Within a decade, Ørsted transitioned from one of Europe’s most fossil fuel intensive companies to the world leader in offshore wind energy. They reduced their carbon emissions by a staggering 86%, and went onto be named the most sustainable company in the world by Corporate Knights 2020 Global 100 index.
The turning point came in 2012, when DONG Energy slid into financial crisis as the price of natural gas plunged by 90%.The board hired a former executive at LEGO, Henrik Poulsen, as the new CEO. Pre-empting the global sustainability movement before it took hold, Poulsen recognised the moment as an opportunity for fundamental change.

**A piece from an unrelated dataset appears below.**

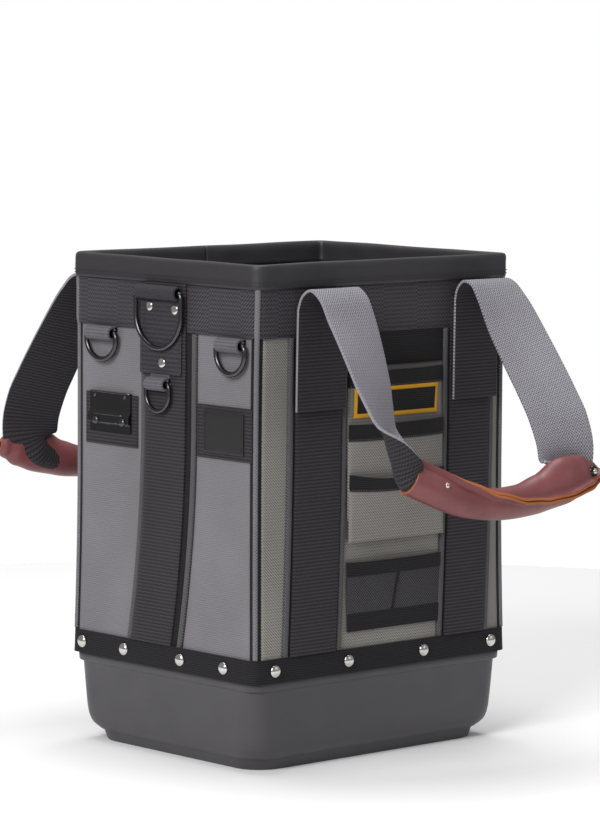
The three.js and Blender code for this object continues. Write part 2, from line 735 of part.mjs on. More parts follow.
const onStrap = strapOff + strapThickness + gap;
addPiece(sideGroups.left, 'ring_strap', makeTab(hungRings.large, onStrap, ringStrapLow), materials.webbing);
addRing('large_ring', hungRings.large, onStrap);
addPiece(sideGroups.left, 'small_ring_tab', makeTab(hungRings.small, onStrap, ringStrapLow - gap), materials.webbing);
addRing('small_ring', hungRings.small, onStrap);
for (const [name, ring] of [['left_ring', hungRings.left], ['right_ring', hungRings.right]]) {
  addPiece(sideGroups.left, `${name}_tab`, makeTab(ring, gap, upperBandLow - gap), materials.grayWebbing);
  addRing(name, ring, gap);
}

// Patches on the ringed side: a riveted steel clip plate at the left and a vinyl square at the right.
for (const [name, middle] of [['left_patch', leftPatchPlace], ['right_patch', rightPatchPlace]]) {
  addPiece(sideGroups.left, name, layer({
    side: sides.left, left: middle - patchWidth / 2, right: middle + patchWidth / 2,
    low: patchTop - patchHeight, high: patchTop, off: gap, thick: patchThickness, stepsZ: 2,
  }), materials.webbing);
}

const onPatch = gap + patchThickness + gap;
addPiece(sideGroups.left, 'vinyl_square', layer({
  side: sides.left, left: rightPatchPlace - vinylSize / 2, right: rightPatchPlace + vinylSize / 2,
  low: patchTop - patchHeight / 2 - vinylHeight / 2, high: patchTop - patchHeight / 2 + vinylHeight / 2,
  off: onPatch, thick: vinylThickness, stepsZ: 2,
}), materials.vinyl);

// The clip plate is pressed steel: a flat sheet with a raised tongue that narrows upward.
function makePlate() {
  const low = patchTop + plateRise - plateHeight;
  const shape = new THREE.Shape();
  const plateOut = onPatch + plateThickness;
  shape.moveTo(onPatch, low);
  shape.lineTo(plateOut, low);
  shape.lineTo(plateOut, low + 0.18 * plateHeight);
  shape.lineTo(plateOut + plateTongue, low + 0.24 * plateHeight);
  shape.lineTo(plateOut + plateTongue, low + 0.42 * plateHeight);
  shape.lineTo(plateOut, low + 0.52 * plateHeight);
  shape.lineTo(plateOut, low + plateHeight);
  shape.lineTo(onPatch, low + plateHeight);
  shape.closePath();
  return acrossSide(sides.left, shape, leftPatchPlace, plateWidth);
}

addPiece(sideGroups.left, 'clip_plate', makePlate(), materials.darkSteel);

export default object;
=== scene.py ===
import math

import bmesh
import bpy
from mathutils import Matrix, Vector, noise


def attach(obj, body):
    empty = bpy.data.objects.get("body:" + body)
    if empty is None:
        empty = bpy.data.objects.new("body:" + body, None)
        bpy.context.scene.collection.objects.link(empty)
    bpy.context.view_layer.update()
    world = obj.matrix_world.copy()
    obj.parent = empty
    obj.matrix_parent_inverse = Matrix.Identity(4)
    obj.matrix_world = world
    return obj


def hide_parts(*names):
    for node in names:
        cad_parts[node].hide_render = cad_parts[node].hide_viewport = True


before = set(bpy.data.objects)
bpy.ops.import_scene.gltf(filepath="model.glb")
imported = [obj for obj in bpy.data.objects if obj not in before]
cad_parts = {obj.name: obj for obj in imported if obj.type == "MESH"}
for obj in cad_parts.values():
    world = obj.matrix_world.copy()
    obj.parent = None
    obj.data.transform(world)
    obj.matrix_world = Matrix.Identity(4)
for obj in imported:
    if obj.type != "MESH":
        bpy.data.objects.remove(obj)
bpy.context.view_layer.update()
mm = 0.001

# Camera at the photograph's place: a long lens about 3.5 m off, a little above the bag.
lens = bpy.data.cameras.new("camera")
lens.lens, lens.sensor_width, lens.clip_end = 167.2, 36, 30
camera = bpy.data.objects.new("camera", lens)
bpy.context.collection.objects.link(camera)
camera.matrix_world = Matrix((
    (0.73907642, 0.06353898, -0.67061825, -2.31860),
    (-0.67359192, 0.07905342, -0.73486358, -2.55332),
    (0.00632219, 0.99484338, 0.10122586, 0.64372),
    (0, 0, 0, 1),
))
bpy.context.scene.camera = camera
print("camera placed")


def hexColor(value):
    channels = [((value >> shift) & 255) / 255 for shift in (16, 8, 0)]
    return tuple(c / 12.92 if c <= 0.04045 else ((c + 0.055) / 1.055) ** 2.4 for c in channels) + (1,)


def addNode(tree, kind, links=None, **settings):
    node = tree.nodes.new(kind)
    for name, value in settings.items():
        setattr(node, name, value)
    for name, value in (links or {}).items():
        if isinstance(value, bpy.types.NodeSocket):
            tree.links.new(value, node.inputs[name])
        else:
            node.inputs[name].default_value = value
    return node


def newMaterial(name):
    material = bpy.data.materials.new(name)
    material.use_nodes = True
    return material, material.node_tree, material.node_tree.nodes["Principled BSDF"]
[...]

And so Ørsted was born.
“We saw the need to build an entirely new company,” Poulsen told Harvard Business Review. “It had to be a radical transformation; we needed to build a new core business and find new areas of sustainable growth. We looked at the shift to combat climate change, and we became one of the few companies to wholeheartedly make this profound decision, to be one of the first to go from black to green energy.”
When they first made the leap to divest from coal, it created a giant earnings gap that urgently needed to be filled. They explored offshore wind power, but the technology was at that stage too expensive—at more than double the price of onshore wind.
So they made another bold move, implementing a systematic “cost-out” program to reduce the price of offshore wind while achieving scale, as reported in Harvard Business Review. Critics called it mission impossible, but it worked. Ørsted reduced the cost of offshore wind by more than 60%. They built three ocean-based wind farms in the U.K, and acquired a leading company in the U.S.
In 2020, their investments in offshore wind power total more than $20 billion. They have more offshore wind farms than any developer in the world, with 39 locations across the US, Taiwan, Denmark, Germany, the UK and The Netherlands.
It’s a transformation that has set the global benchmark for fossil-fuel divestment. As environmental journalist Helen Avery put it, “What I love about the Ørsted story is that when we’re told transition will take decades, it proves that it is not so.”